I’ve found myself spouting off generalizations about data involving Pareto’s law without really having enough evidence to back up what I am saying. It is really easy to assume that some data will fit into Pareto’s law, because deep down inside I know I can make it fit if I have to.
Seeing the world through Pareto colored glasses
Again, this doesn’t mean that Pareto’s law isn’t correct a large amount of the time, but it means that when you are just assuming that any data that appears to obey this law will, or worse yet, that all data MUST obey this law, you are severely limiting your perspective and restricting your options to those that already fit your preconceived ideals.
Sometimes I wish I had never heard of Pareto’s law, so that I wouldn’t be subject to this bias.
Let me give you a bit of a more concrete example.
Suppose you blindly assume that 80% of your application’s performance bottleneck comes from 20% of your code. In that case, you might be right, but you might also be wrong. It is entirely feasible that there are some parts of your code that contribute more or less to the performance of the application. It is also pretty likely that there are some bottlenecks or portions of code that heavily impact the performance of your application. But, if you go in with the assumption that the ratio is 80-20, you may spend an inordinate amount of time looking for a magical 20% that doesn’t exist instead of applying a more practical method of looking for what the actual performance problems are and then fixing them in order of impact.

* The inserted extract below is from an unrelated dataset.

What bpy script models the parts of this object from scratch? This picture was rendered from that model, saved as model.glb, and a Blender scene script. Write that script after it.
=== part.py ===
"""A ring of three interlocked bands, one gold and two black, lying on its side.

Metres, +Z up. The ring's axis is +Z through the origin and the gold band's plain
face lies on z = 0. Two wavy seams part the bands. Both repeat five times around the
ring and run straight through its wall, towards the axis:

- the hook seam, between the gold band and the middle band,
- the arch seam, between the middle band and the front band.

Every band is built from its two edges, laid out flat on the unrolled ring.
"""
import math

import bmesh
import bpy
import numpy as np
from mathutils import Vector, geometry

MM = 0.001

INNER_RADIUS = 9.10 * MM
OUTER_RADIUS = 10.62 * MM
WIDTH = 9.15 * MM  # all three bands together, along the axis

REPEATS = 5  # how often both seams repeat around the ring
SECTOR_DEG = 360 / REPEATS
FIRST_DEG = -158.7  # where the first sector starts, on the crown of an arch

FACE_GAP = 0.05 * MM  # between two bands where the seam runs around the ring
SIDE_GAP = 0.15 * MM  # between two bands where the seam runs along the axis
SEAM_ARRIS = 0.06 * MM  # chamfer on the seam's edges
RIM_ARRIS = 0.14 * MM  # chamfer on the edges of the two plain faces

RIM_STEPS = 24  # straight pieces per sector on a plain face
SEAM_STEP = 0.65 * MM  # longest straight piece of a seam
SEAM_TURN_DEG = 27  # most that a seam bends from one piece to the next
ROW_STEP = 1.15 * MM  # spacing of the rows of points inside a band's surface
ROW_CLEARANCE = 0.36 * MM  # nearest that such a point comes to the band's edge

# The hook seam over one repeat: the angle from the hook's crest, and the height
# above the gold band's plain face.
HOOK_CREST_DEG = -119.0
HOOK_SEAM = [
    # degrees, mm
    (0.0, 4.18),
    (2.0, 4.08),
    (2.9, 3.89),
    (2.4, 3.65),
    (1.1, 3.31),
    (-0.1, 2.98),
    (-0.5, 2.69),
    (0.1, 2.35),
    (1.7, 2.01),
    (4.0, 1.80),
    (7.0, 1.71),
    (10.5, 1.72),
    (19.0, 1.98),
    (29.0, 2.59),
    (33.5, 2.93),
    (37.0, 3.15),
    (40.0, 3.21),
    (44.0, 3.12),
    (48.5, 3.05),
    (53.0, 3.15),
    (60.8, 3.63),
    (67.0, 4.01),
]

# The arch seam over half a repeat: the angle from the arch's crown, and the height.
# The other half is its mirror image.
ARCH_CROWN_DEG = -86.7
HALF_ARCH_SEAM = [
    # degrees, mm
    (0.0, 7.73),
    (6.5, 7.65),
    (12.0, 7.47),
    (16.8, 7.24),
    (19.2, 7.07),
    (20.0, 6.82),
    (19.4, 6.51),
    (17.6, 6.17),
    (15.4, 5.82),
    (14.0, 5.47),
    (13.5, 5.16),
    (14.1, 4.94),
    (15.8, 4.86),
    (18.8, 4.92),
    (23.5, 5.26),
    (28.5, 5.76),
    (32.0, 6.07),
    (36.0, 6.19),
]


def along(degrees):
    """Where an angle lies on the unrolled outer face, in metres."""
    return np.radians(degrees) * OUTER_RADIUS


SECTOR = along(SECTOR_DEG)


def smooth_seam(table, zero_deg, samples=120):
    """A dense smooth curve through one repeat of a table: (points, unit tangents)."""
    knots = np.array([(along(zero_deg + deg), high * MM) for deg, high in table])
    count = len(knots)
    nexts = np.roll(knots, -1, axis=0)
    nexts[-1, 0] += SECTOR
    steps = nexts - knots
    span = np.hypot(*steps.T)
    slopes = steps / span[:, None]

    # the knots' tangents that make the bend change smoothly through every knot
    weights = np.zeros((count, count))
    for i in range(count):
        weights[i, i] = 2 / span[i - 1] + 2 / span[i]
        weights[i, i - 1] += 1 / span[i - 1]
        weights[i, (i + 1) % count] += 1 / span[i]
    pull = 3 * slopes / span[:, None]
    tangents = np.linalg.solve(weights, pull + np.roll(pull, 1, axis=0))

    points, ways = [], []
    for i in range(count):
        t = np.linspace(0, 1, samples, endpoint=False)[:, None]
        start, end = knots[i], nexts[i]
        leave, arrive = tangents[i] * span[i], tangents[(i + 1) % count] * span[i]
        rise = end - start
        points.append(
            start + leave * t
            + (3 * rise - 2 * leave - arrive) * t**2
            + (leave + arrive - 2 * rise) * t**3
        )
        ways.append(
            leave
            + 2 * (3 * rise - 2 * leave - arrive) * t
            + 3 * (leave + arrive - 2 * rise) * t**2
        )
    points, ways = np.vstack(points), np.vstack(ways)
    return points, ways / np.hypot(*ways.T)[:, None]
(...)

The same applies for bugs or testing. If we blindly assume that 20% of the code generates 80% of the bugs, or that 20% of our tests test 80% of our system, we are making pretty large conclusions about how our software works that may or may not be correct. What happens when you fix all the bugs caused by the 20% of code that generates 80% of them? Does a new section of code now magically produce 80% of the bugs? If 20% of your test cases test 80% of your code, can’t you just create those ones? Why create another 80% to only test another 20%? And if you did follow that advice, then wouldn’t you have the situation where 100% of your tests tested 80% of your code?
The problem is when you start applying and assuming that Pareto’s law applies blindly, you start making all kinds of incorrect assumptions about data and only see what you expect.
So, was Pareto wrong?
In short, no. He wasn’t wrong. Pareto’s principle is a thing. In general, in many cases, it is useful to observe that a small amount of causes are responsible for a majority of effects.

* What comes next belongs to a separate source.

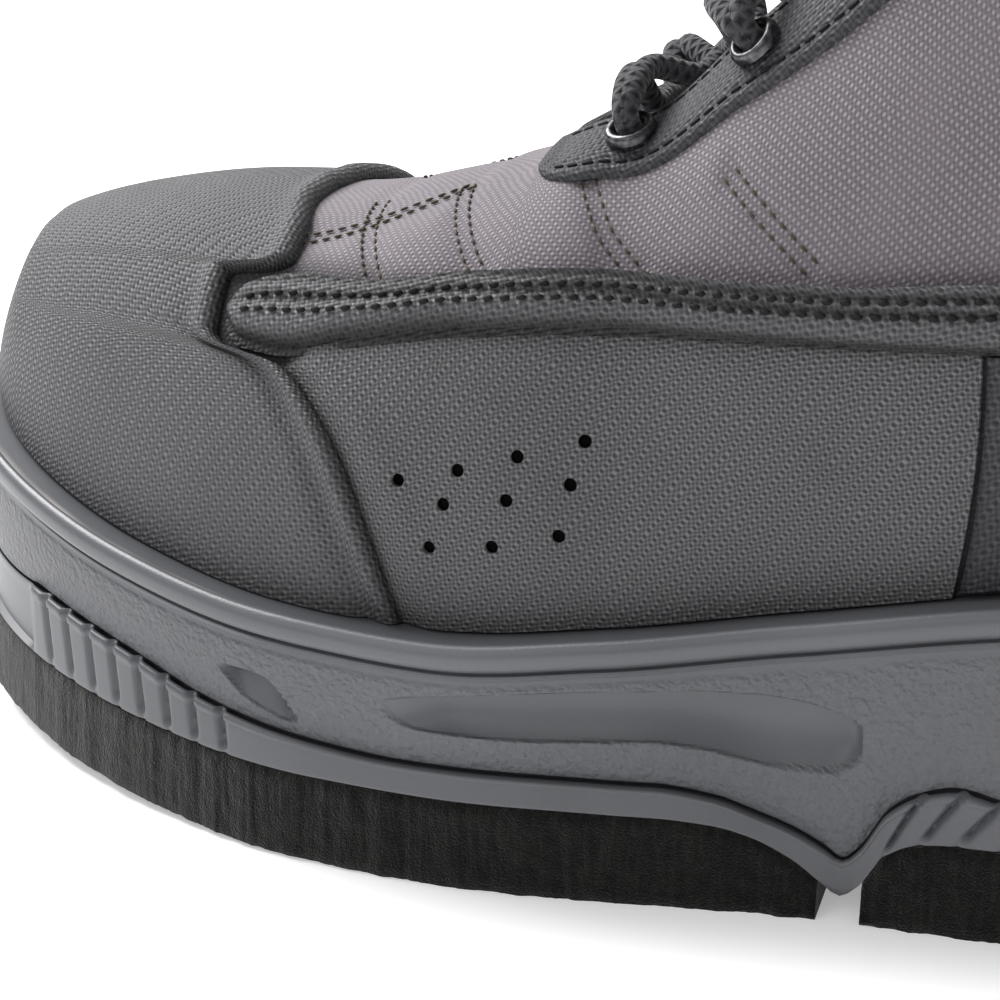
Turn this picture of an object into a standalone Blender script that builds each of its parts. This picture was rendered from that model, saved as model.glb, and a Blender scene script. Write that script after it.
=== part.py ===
"""Wading boot for the left foot, standing on Z = 0 with its toe towards -X and its outer side at -Y.

A hollow canvas upper is lasted over the form of a foot and closed underneath by a moulded midsole,
which sits in a rubber outsole with felt treads.  The form is a fan of sections: each one runs from a
point under or behind the foot to a point on the ridge, and every piece takes its place from it.
"""

import math

import bmesh
import bpy
import numpy as np
from mathutils import Vector

MM = 0.001
GAP = 0.3 * MM
LAYER_GAP = 0.4 * MM
LAYER_EASE = 0.3 * MM
HEEL_EASE = 0.4 * MM

# Sizes of the last. The feather line is where the upper meets the midsole.
LAST_LENGTH = 288 * MM
BALL_HALF = 50 * MM
BALL_HEIGHT = 36 * MM
HEEL_HEIGHT = 52.5 * MM
TOE_LIFT = 16.2 * MM
INSTEP_HEIGHT = 105 * MM
COLLAR_HEIGHT = 213 * MM
HEEL_SHAFT = 144.4 * MM

# Rounding of the last in plan, at the toe of each side and at the heel, and of the toe seen from the side
OUTER, INNER = -1, 1
TOE_RUN = {OUTER: 81 * MM, INNER: 59 * MM}
TOE_POWER = {OUTER: 1.7, INNER: 2.2}
HEEL_RUN = 46 * MM
HEEL_POWER = 2.2
TOE_SWING = 6.2 * MM
HEEL_SWING = -0.8 * MM
NOSE_RUN = 16 * MM
NOSE_POWER = 1.35

# Faces and walls of the upper, counted outwards from the form
CANVAS_FACE = -2.4 * MM
CANVAS_WALL = 2.2 * MM
CAP_FACE = -0.5 * MM
PANEL_FACE = -1.2 * MM
STRIP_FACE = 0.5 * MM
COUNTER_FACE = -1.0 * MM
STAY_FACE = -0.9 * MM
CUFF_FACE = 1.6 * MM
CUFF_EDGE = 0.3 * MM
TONGUE_WALL = 4.5 * MM

# The throat, its stays and the lacing
THROAT_ROW = 4.3
HEEL_BEND_ROW = 9.0
HEEL_ROW = 11.0
CUFF_ROW = 14.7
COLLAR_ROW = 16.0
CAP_NOSE_ROW = 2.0
PANEL_FRONT_ROW = 2.95
TONGUE_ROW = 3.7
TONGUE_TOP_ROW = 17.0
FOOT_ARCH = 0.01
PANEL_FRONT_EASE = 0.1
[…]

But, it is not useful to apply this pattern everywhere you can. The observation of the data should guide the conclusion and not the other way around.
I find it more useful, especially in software development, to ask the question “is it possible to find a small thing that will have a great effect?”
A good book on this very subject is The 4 Hour Chef. Although I don’t always agree with Tim Ferris, he is definitely the master of doing more with less and talks frequently about concepts like minimum effective dosages.
In other words, given a particular situation, can I find a small thing I can do, or change I can make, that will give me the biggest bang for my buck?
Sometimes the answer is actually “no.” Sometimes, no matter how hard we try, we just can’t find a minority that influences the majority. Sometimes the bugs are truly evenly distributed throughout the system. Sometimes the contributions of team members are fairly equal. One team member is not always responsible for 80% of the results.
And let’s not forget about synergy. Which basically is when 1 + 1 is equal to 3 or more. Sometimes the combination of things together makes the whole and separating out the parts at all greatly reduces the function.
For example: eggs, sugar, flour and butter can be used to make cake, and you could say that 80% of the “cakiness” comes from 20% of the ingredients, but if you leave one of those ingredients out, you’ll quickly find that 100% of them are necessary and it doesn’t even make sense to try and figure out which ingredient is most important, because alone each ingredient functions much differently than they do all together.
In software development this is especially true. Often in complex systems all kinds of interactions between different components of a system combine together to create a particular performance profile or bug distribution. Hunting for the magical 20% in many cases is as futile as saying eggs are responsible for 80% of the “cakiness” of cake.